### Data provided

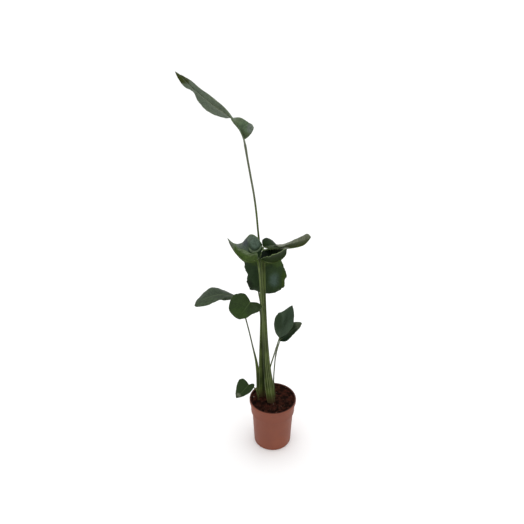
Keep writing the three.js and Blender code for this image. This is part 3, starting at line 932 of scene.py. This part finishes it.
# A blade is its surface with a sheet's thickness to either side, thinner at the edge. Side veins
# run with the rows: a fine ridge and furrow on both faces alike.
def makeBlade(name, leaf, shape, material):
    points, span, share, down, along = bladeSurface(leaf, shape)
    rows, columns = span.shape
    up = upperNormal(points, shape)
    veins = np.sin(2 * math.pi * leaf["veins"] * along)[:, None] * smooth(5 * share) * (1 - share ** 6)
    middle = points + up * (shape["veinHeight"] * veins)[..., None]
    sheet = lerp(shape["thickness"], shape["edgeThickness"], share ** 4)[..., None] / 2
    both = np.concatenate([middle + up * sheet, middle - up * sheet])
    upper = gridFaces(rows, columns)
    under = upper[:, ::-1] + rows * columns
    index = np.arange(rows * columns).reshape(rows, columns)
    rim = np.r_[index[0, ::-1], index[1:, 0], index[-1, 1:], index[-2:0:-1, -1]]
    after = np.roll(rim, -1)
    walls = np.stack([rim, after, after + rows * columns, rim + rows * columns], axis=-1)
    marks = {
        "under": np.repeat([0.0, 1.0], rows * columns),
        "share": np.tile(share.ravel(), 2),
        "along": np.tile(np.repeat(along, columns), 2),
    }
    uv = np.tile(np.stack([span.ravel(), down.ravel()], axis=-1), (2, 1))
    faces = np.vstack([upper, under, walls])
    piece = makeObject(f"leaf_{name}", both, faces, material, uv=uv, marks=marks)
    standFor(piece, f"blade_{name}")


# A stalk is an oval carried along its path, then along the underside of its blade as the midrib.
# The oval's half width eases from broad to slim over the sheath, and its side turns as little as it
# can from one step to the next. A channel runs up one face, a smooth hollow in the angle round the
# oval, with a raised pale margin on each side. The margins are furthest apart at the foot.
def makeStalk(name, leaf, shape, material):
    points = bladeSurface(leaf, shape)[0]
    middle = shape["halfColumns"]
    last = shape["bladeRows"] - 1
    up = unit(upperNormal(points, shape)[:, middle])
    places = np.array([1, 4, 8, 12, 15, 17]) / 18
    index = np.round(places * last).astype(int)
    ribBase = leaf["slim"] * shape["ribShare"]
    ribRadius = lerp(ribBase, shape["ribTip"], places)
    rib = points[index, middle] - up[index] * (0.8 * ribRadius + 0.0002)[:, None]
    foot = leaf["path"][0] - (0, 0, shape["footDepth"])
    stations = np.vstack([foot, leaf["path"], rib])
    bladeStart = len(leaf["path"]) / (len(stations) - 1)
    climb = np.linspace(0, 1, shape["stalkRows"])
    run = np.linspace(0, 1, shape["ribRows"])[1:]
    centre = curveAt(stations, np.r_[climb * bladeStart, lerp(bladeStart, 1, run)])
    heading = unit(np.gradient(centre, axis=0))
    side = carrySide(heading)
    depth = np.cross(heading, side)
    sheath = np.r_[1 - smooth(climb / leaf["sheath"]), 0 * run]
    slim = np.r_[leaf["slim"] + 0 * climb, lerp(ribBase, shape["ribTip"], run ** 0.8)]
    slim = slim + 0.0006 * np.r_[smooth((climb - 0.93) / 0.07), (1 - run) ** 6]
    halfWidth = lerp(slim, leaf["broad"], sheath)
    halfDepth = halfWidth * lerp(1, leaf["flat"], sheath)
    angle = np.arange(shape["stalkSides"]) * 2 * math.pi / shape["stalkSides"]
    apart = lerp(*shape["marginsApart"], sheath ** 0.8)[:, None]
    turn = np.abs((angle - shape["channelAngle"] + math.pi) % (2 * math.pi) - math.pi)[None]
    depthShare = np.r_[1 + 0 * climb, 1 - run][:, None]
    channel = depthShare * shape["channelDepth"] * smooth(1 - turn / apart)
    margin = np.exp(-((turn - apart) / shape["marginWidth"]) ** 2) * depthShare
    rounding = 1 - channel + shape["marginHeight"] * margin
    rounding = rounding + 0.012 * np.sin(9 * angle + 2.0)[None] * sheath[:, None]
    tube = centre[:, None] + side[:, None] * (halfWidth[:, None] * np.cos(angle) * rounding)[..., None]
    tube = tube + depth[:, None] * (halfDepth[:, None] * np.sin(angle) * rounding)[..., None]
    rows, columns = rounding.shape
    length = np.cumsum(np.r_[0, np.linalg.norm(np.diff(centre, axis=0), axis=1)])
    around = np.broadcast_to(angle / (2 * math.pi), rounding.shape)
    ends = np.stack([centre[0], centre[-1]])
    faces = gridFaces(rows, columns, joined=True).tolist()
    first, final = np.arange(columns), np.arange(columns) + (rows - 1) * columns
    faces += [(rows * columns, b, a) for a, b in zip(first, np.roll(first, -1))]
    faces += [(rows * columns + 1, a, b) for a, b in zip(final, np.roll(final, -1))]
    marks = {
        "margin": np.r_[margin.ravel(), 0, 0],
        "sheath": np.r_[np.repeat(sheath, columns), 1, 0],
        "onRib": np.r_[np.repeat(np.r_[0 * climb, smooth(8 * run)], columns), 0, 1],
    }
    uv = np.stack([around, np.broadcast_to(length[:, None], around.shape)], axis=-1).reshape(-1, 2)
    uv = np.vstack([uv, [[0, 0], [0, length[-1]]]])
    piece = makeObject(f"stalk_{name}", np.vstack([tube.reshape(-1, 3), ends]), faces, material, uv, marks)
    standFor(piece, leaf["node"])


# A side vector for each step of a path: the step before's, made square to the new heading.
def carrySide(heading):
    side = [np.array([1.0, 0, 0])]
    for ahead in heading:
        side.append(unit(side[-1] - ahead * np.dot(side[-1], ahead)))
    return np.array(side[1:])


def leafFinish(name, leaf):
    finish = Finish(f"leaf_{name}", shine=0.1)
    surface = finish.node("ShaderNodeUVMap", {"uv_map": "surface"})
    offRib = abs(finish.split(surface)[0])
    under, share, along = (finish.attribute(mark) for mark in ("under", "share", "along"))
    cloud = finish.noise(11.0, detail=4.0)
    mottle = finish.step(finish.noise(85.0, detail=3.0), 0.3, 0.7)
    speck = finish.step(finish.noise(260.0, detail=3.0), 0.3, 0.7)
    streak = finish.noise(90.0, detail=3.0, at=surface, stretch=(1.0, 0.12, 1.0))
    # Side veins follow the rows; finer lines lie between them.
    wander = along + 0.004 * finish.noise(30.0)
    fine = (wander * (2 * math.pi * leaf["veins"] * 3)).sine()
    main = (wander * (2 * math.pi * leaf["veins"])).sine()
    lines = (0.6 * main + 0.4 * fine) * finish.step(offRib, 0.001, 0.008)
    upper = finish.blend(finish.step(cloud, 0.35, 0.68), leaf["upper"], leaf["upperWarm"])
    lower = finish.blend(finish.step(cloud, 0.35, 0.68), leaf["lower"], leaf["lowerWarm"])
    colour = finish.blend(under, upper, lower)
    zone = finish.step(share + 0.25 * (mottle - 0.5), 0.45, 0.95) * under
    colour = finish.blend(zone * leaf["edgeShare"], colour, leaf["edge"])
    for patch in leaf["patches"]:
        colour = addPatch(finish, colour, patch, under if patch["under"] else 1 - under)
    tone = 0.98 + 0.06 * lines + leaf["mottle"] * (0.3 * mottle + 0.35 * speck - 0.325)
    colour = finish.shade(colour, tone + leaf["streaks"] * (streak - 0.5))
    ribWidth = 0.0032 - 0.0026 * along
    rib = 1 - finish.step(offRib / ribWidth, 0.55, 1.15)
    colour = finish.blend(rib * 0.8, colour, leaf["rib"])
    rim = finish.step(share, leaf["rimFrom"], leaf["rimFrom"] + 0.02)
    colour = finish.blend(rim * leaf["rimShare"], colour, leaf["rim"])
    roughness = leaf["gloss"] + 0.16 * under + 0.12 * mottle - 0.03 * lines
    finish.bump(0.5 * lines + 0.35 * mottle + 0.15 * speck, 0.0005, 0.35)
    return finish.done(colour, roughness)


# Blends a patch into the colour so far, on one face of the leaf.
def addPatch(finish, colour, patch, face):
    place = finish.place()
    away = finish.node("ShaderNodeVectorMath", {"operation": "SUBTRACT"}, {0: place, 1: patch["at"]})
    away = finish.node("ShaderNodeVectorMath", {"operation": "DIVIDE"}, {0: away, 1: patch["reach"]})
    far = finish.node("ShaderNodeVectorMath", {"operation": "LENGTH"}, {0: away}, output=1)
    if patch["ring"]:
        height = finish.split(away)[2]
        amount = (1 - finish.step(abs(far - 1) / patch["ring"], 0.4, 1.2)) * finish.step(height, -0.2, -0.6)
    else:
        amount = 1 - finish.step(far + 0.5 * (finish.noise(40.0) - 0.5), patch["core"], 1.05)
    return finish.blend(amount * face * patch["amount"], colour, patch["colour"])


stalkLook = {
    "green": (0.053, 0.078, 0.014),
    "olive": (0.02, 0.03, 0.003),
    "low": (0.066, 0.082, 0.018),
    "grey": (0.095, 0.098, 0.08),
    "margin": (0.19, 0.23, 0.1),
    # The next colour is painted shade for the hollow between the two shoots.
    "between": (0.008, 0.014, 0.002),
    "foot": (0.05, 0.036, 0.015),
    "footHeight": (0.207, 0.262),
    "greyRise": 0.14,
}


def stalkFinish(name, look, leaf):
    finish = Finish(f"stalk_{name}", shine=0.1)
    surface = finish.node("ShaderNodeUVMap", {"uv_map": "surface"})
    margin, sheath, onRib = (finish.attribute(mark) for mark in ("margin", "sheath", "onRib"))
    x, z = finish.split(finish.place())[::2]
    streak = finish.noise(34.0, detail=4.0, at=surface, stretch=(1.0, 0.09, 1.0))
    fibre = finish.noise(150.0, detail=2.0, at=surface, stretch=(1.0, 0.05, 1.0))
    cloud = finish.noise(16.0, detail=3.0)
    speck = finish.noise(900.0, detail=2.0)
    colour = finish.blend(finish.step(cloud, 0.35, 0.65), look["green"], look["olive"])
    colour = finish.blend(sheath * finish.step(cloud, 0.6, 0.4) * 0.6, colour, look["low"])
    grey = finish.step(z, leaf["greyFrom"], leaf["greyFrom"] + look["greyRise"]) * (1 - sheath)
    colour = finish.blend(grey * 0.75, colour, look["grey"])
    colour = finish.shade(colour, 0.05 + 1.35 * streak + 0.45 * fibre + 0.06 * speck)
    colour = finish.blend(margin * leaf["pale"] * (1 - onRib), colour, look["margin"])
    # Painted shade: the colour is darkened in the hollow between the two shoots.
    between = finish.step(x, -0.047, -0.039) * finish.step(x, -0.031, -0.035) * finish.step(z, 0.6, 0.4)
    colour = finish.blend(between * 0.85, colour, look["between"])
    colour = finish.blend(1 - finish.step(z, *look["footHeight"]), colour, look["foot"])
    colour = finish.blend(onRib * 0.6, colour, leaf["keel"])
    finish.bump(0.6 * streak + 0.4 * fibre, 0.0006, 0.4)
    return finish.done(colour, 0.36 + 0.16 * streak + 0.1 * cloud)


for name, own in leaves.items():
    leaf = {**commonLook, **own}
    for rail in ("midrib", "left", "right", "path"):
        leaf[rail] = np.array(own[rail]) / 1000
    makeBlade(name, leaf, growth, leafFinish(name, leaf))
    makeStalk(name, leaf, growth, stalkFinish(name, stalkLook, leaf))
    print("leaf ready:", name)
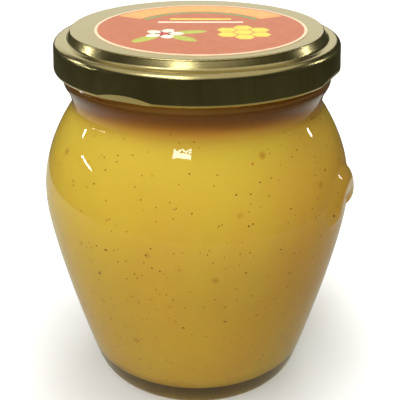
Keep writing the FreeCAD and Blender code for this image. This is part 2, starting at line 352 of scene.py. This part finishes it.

######

Go through the records and gather the lines that hold "starting".

> Exercise result:
Keep writing the three.js and Blender code for this image. This is part 3, starting at line 932 of scene.py. This part finishes it.
Keep writing the FreeCAD and Blender code for this image. This is part 2, starting at line 352 of scene.py. This part finishes it.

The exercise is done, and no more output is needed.